Board-Certified In Construction Law By The Florida Bar

Subcontractors Usually Are Not Third Party Beneficiaries of Contracts Between General Contractors and Owners

SUBCONTRACTORS USUALLY ARE NOT THIRD PARTY BENEFICIARIES OF CONTRACTS BETWEEN GENERAL CONTRACTORS AND OWNERS

By: Robert S. Tanner, Esq.

About the Author: Larry Leiby, Esq. was the founder and first chairman of the Florida Bar Construction Law Committee in 1976. He is the author of the Florida Construction Law Manual. He is Board Certified in Construction Law and was on the Construction Law Certification Committee that creates and grades the tests for construction law board certification. He was awarded the lifetime achievement award by the Florida Bar Construction Law Committee and teaches construction law at the Florida International University College of Law. He can be reached at [email protected]. For more information, please visit www.mkpalaw.com.

Generally, a person cannot claim benefits under a contract to which he is not a party, unless he can establish that the contracting parties intended him to be a third-party beneficiary. “A party is an intended beneficiary only if [both] parties to the contract clearly express an intent to primarily and directly benefit the third party or a class of persons too which that party claims to belong.” Getting an incidental or consequential benefit from the contract is not enough. Since owners and general contractors typically intend for subcontractors to primarily and directly benefit from the prime contract, which is to say that typically subcontractors typically only receive an incidental or consequential benefit from the prime contract, subcontractors usually cannot claim to be third-party beneficiaries of the prime contract.

In Esposito v. True Color Enterprises Constr., Inc., 2010 WL 4103170 (Fla. 4 th DCA Oct. 20, 2010), Chris and Lorraine Esposito (“Owners”) contracted with a general contractor (“Contractor”) to have a home built for them. Contractor entered a contract with True Color Enterprises Constr., Inc. (“Subcontractor”) for painting. Owners sued Subcontractor on the allegation that Subcontractor failed to secure the home before leaving one day, which allowed an arsonist to enter the home and set fires that caused significant damage to the home. Subcontractor took the position that it was a third-party beneficiary of the contract between Owners and Contractor and asked the trial court to dismiss the complaint based on some provisions of that contract. The trial court agreed and dismissed Owners’ case against Subcontractor. Owners appealed.
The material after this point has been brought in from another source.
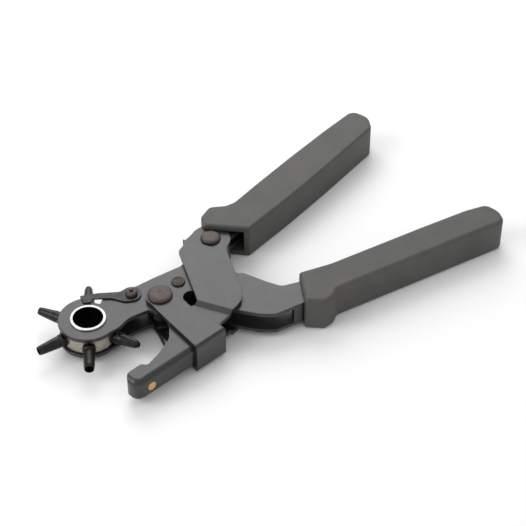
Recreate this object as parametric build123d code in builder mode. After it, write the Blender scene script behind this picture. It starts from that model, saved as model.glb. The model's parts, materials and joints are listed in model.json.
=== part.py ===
"""Rotary hole punch for leather: a compound-action plier with a six-tube punch wheel.

Millimetres, +Z up. The tool lies flat with its jaws towards -X and its handles towards +X.
The origin is at the bottom centre of the open tool's box. Plan points are measured from the
main pivot, and heights from the tool's mid plane, so every sketch stands on level(height).
"""
import os
from math import asin, atan2, cos, degrees, hypot, radians, sin

from build123d import *

os.makedirs("parts", exist_ok=True)

# ---- Driving dimensions -------------------------------------------------------------
PIVOT_X = -59.22
PIVOT_Y = -15.91
GRIP_HALF = 10.0
SHEET = 2.0
GAP_HALF = 4.5
PLATE_TOP = GAP_HALF + SHEET
SLIDE = 0.3
WIDE_IN = PLATE_TOP + SLIDE
WIDE_TOP = WIDE_IN + SHEET
FIT = 0.05
EDGE = 0.4

# Pivots, from the main pivot
WHEEL = (-37.6, 5.2)
LINK = (13.4, 6.2)
HANDLE = (43.6, 27.2)
LATCH_SCREW = (-11.3, 9.6)
LATCH_SCREW_R = 1.5

# Shanks and heads of the rivets
MAIN_R = 4.0
MAIN_HEAD_R = 6.4
LINK_R = 2.5
LINK_HEAD_R = 3.6
HANDLE_R = 3.25
HANDLE_HEAD_R = 5.3

# Punch wheel
DISC_R = 15.1
DRUM_R = 14.0
DRUM_HALF = GAP_HALF - 0.2
EYELET_BORE_R = 7.5
EYELET_R = 8.3
EYELET_LIP_R = 9.2
TUBE_COUNT = 6
TUBE_PHASE = -55.2
TUBE_TIP_R = 28.6
TUBE_SEAT_R = 9.6
TUBE_SHANK_R = 2.8
TUBE_BASE_R = 3.0
TUBE_COLLAR_R = 3.4
SMALLEST_HOLE = 2.0
HOLE_STEP = 0.5

# Anvil arm: its web lies square to ARM_ANGLE, at set distances from the main pivot
ARM_ANGLE = 13.3
ARM_WEB = 38.0
ANVIL_FACE = 28.2
ANVIL_ALONG = -38.1
ANVIL_R = 3.9
ANVIL_TAIL_R = 2.35

# Wide plates: the sheet steps out over the lever frame and in again at the neck
STEP_ANGLE = 39.0
STEP_OUT = 2.0
STEP_IN = 42.4
STEP_RUN = 2.0
NECK_R = 10.4
NOSE = -47.6
BEND_R = 3.2
CREASE = 0.4
NOSE_WALL = 3.3

# Handle core and grips
CORE_IN = 2.2
CORE_TOP = GAP_HALF - SLIDE
CORE_HALF_WIDTH = 5.5
CORE_ANGLE = 18.3
CORE_LENGTH = 88.0
SHANK_END = 150.0

# Return spring, wound clockwise going up from its lower leg
WIRE_R = 0.7
COIL_R = 6.2
COIL_PITCH = 1.5
FULL_TURNS = 3
UPPER_LEG_Z = 1.3
LEG_CLEAR = 0.1
BUSH_R = 5.0

# ---- Frames and outlines ------------------------------------------------------------
ARM = (cos(radians(ARM_ANGLE)), sin(radians(ARM_ANGLE)))
OUT = (sin(radians(ARM_ANGLE)), -cos(radians(ARM_ANGLE)))


def level(height):
    """The plan plane through the main pivot, at a height from the mid plane."""
    return Plane(origin=(PIVOT_X, PIVOT_Y, GRIP_HALF + height))


def at(point, height=0.0):
    """A plan point and a height, as a place in the tool's frame."""
    return (PIVOT_X + point[0], PIVOT_Y + point[1], GRIP_HALF + height)


def arm_point(along, out):
    """A plan point given along the anvil arm and outwards from the main pivot."""
    return (along * ARM[0] + out * OUT[0], along * ARM[1] + out * OUT[1])


def outline(corners, mode=Mode.ADD):
    """A closed face through (x, y, corner radius) corners."""
    with BuildLine() as rim:
        FilletPolyline([(x, y) for x, y, _ in corners], radius=[r for *_, r in corners], close=True)
    make_face(rim.edges(), mode=mode)


def rivet(centre, shank_r, head_r, head_in, head_top, head_bottom):
    """A domed rivet through the tool, its heads starting at +-head_in."""
    with BuildPart() as pin:
        with BuildSketch(level(-head_in)):
            with Locations(centre):
                Circle(shank_r)
        extrude(amount=2 * head_in)
        for side, head in ((1, head_top), (-1, head_bottom)):
            with BuildSketch(level(side * head_in)):
                with Locations(centre):
                    Circle(head_r)
            extrude(amount=side * head)
        rims = pin.edges().filter_by(GeomType.CIRCLE).sort_by(Axis.Z)
        fillet([rims[0], rims[-1]], 0.7 * min(head_top, head_bottom))
    return pin


# ---- Lever frame: punch jaw and shank of the lower handle ---------------------------
JAW = [
    (-38, 20.2, 0), (-31, 18.2, 8), (-22, 15.0, 12), (-12, 13.8, 20), (4, 15.4, 20), (24, 16.6, 20),
    (38.0, 16.6, 3), (41.6, 3.0, 20), (41.8, -2.2, 3), (45.6, -4.2, 3), (52.6, -15.6, 12),
    (57.5, -22.4, 6), (70, -24.6, 30), (84, -26.0, 30), (SHANK_END, -26.6, 2), (SHANK_END, -36.4, 2),
    (78, -36.8, 30), (62, -38.6, 30), (44.5, -38.8, 5), (37.6, -34.6, 6), (28.8, -25.8, 3),
    (14.7, -11.2, 5), (3.0, -6.0, 0), (-9, -4.4, 10), (-20, -4.6, 12), (-27, -8.2, 10), (-38, -9.8, 0),
]
WEB_GAP = [
    (-80, -70, 0), (55.3, -70, 0), (55.3, -36.6, 0), (62, -36.6, 0), (78, -34.8, 0),
    (SHANK_END + 9, -34.4, 0), (SHANK_END + 9, 40, 0), (-80, 40, 0),
]
PIVOT_DISC_R = 9.5
SIDE_NOTCH = (14.4, -6.8)
SIDE_NOTCH_R = 4.5
LATCH_NOTCH = [(-31.2, 13.4), (-27.8, 11.6), (-24.6, 14.8), (-24.6, 24.0), (-31.2, 24.0)]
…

The appellate court found that, “Nothing in the [Owners’ contract with Contractor] demonstrates an intent to primarily and directly benefit [Subcontractor].” The appellate court found that, as is usually the case with prime contracts, the contract between Owners and Contractor “primarily and directly benefited only the [Owners], who would receive a new home, and [Contractor], who would receive [payment].” Although the contract made several references to subcontractors as a class, those references concerned only allocation of responsibilities and risk. Accordingly, the appellate court reversed the trial court and basically reinstated Owners’ negligence claim against Subcontractor.